◆ **Input**

# # # # #

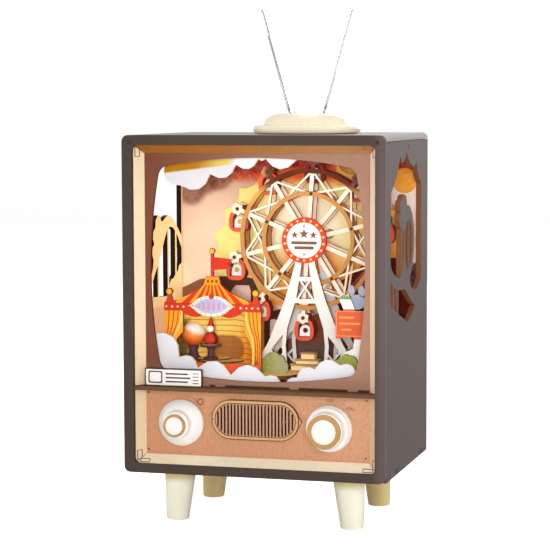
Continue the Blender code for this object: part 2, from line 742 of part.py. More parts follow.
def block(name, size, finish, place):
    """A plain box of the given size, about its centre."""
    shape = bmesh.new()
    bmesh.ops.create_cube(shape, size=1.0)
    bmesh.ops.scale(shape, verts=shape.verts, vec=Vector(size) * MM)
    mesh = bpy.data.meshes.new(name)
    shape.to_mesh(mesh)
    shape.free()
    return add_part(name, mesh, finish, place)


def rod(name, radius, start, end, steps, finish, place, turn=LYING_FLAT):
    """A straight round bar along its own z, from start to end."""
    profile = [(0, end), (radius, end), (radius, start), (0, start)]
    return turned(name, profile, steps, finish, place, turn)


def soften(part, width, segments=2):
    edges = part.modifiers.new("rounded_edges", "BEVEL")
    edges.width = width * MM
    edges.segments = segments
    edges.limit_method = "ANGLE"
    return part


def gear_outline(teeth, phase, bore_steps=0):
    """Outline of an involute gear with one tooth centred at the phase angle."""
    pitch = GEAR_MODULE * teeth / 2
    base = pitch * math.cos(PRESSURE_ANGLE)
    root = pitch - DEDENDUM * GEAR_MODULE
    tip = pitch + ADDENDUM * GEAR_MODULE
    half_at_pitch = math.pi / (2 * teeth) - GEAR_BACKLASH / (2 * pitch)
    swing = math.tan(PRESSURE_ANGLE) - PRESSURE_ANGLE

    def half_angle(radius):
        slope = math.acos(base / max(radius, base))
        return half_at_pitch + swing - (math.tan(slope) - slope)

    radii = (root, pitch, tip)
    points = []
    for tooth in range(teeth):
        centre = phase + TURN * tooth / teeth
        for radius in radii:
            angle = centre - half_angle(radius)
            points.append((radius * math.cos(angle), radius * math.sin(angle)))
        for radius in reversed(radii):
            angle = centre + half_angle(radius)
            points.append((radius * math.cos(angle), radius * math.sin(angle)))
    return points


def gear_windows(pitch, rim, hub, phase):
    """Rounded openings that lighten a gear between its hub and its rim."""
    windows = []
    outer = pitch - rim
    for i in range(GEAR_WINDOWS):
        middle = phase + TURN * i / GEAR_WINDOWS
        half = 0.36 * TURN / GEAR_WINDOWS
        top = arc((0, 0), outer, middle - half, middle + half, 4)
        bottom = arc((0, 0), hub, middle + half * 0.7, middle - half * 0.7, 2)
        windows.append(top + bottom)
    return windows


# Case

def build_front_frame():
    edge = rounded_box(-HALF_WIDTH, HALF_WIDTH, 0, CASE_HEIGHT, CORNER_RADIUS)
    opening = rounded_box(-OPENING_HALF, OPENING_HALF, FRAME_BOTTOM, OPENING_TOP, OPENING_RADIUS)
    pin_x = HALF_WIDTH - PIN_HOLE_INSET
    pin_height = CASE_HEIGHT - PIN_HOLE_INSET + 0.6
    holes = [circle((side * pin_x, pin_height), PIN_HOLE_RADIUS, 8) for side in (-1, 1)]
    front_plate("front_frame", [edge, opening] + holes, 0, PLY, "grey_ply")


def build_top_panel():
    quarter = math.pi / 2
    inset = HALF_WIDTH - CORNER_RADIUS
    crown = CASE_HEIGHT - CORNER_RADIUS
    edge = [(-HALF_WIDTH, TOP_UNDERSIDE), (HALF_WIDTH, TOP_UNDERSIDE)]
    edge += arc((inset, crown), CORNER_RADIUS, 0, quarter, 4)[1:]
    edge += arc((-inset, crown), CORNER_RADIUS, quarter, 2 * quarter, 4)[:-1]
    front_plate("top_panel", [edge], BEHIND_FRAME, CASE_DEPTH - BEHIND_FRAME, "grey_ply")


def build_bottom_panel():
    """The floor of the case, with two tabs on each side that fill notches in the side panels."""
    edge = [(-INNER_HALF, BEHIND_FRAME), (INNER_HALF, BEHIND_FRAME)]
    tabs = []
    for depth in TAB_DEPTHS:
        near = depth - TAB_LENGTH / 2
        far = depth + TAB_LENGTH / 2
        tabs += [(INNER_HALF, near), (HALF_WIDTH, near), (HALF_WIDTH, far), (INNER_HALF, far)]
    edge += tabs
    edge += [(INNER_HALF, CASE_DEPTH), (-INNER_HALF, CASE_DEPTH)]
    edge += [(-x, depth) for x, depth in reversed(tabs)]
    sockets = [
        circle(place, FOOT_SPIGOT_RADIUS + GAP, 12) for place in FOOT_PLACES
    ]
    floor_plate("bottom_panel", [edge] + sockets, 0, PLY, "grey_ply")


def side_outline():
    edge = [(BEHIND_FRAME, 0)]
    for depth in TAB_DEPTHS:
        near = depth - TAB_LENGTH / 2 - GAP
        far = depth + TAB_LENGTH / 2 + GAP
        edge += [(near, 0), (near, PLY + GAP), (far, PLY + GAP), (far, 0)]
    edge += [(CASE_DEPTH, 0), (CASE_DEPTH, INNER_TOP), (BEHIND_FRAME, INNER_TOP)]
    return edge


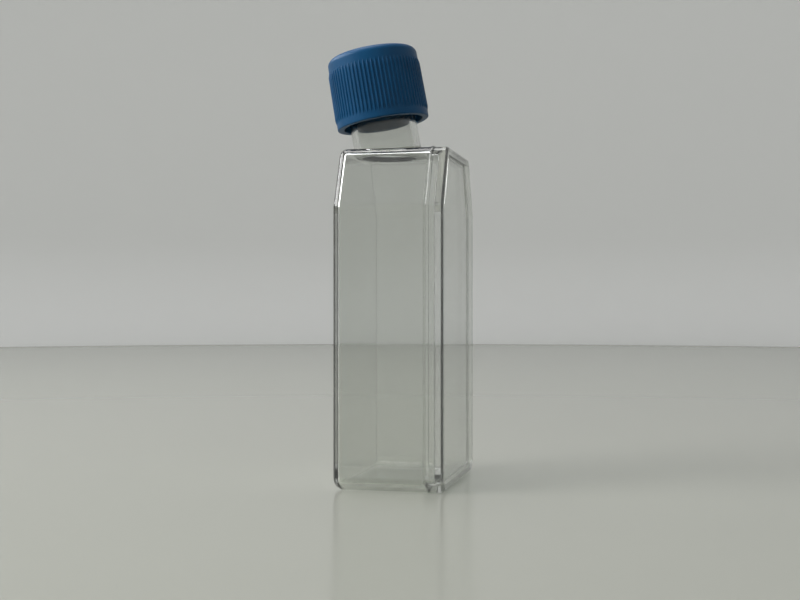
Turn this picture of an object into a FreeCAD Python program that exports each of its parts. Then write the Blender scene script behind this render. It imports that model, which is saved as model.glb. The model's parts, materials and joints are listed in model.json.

# # # # #

◆ **What you are asked to do**
Return all lines with the word "object" in them.

◆ **Written answer**
Continue the Blender code for this object: part 2, from line 742 of part.py. More parts follow.
Turn this picture of an object into a FreeCAD Python program that exports each of its parts. Then write the Blender scene script behind this render. It imports that model, which is saved as model.glb. The model's parts, materials and joints are listed in model.json.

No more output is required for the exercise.